Hassan Yousuf (Arabic:حسن يوسف) (born 29 January 1992) is an Emirati footballer. He currently plays as a winger for Emirates.

Career

Al-Wasl
Hassan Yousuf started his career at Al-Wasl and is a product of the Al-Wasl's youth system. On 24 April 2011, Hassan Yousuf made his professional debut for Al-Wasl against Ittihad Kalba in the Pro League, replacing Alexandre Oliveira.

Al-Fujairah
On 8 August 2014, left Al-Wasl and signed with Al-Fujairah.
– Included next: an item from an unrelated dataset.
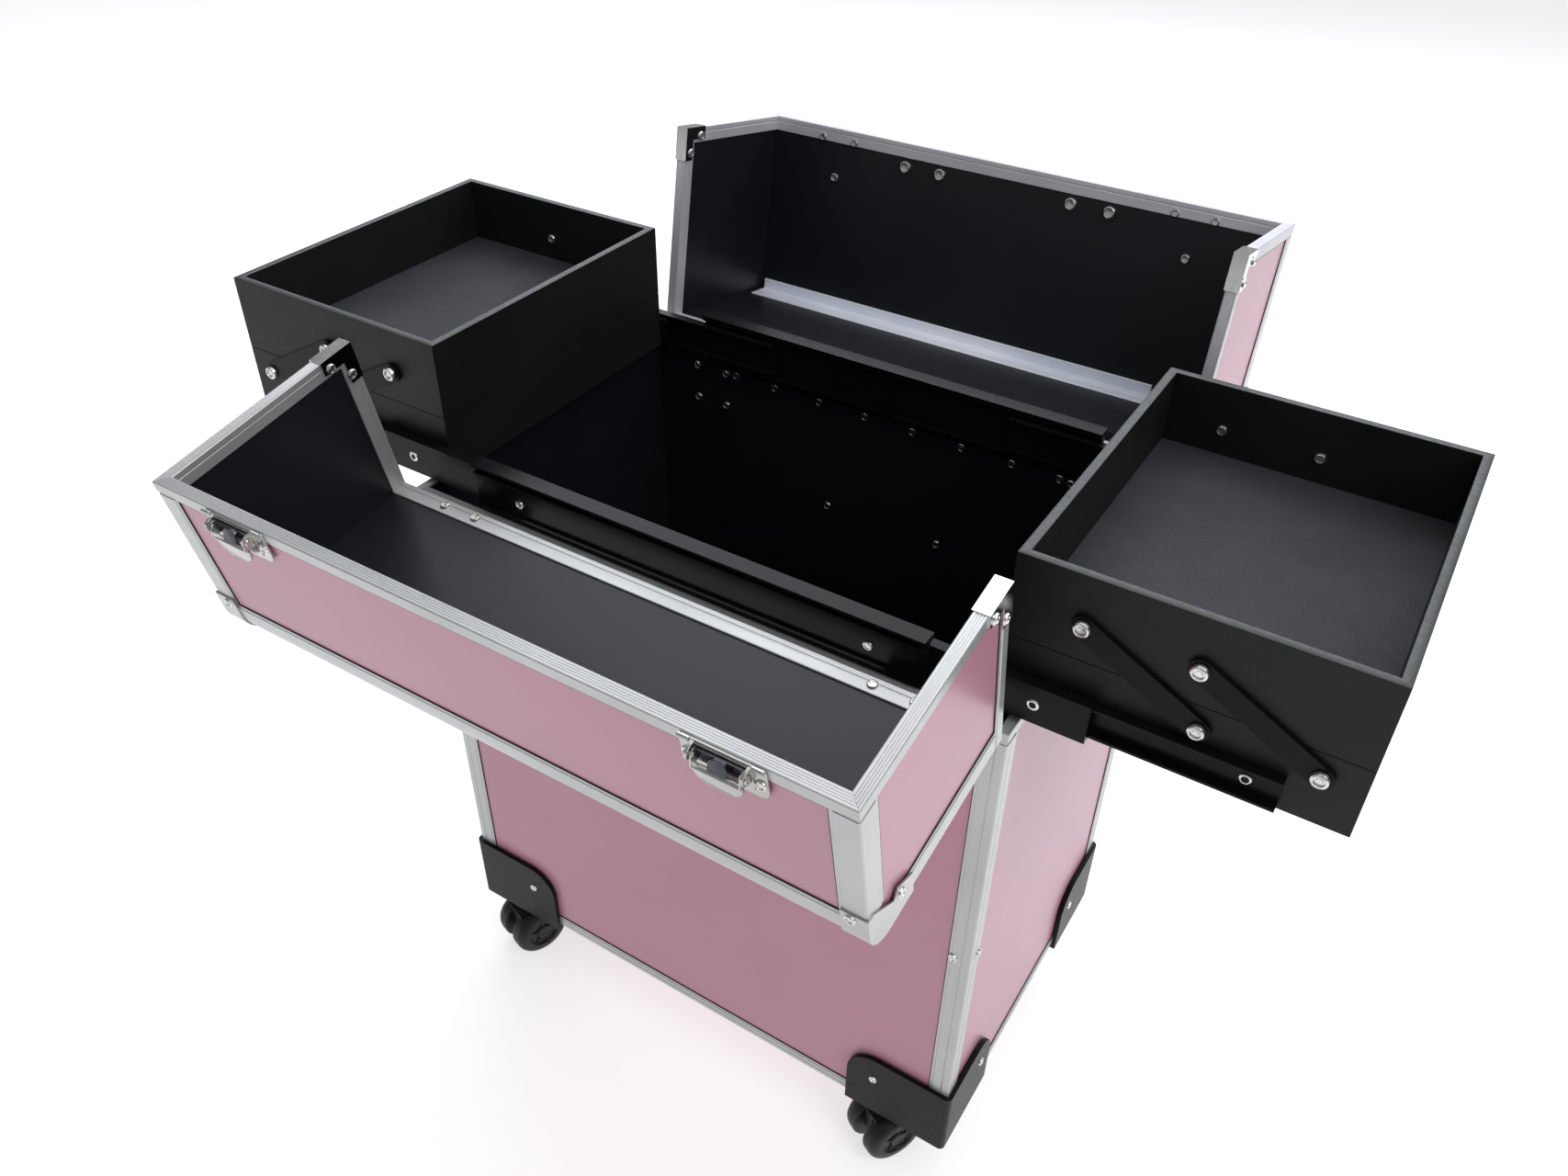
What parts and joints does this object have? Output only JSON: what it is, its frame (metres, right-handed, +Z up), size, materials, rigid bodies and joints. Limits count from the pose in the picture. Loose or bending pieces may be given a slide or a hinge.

On 15 September 2014, Hassan Yousuf made his professional debut for Al-Fujairah against Emirates Club in the Pro League .

Al Urooba
On Season 2016, left Al-Fujairah and signed with Al Urooba.

Ittihad Kalba
On 27 May 2018, left Al Urooba and signed with Ittihad Kalba. On 14 August 2018, Hassan Yousuf made his professional debut for Ittihad Kalba against Emirates Club in the Pro League.

References

External links
 

1992 births
Living people
Emirati footballers
Al-Wasl F.C. players
Fujairah FC players
Al Urooba Club players
Al-Ittihad Kalba SC players
Emirates Club players
UAE Pro League players
UAE First Division League players
Association football wingers
Place of birth missing (living people)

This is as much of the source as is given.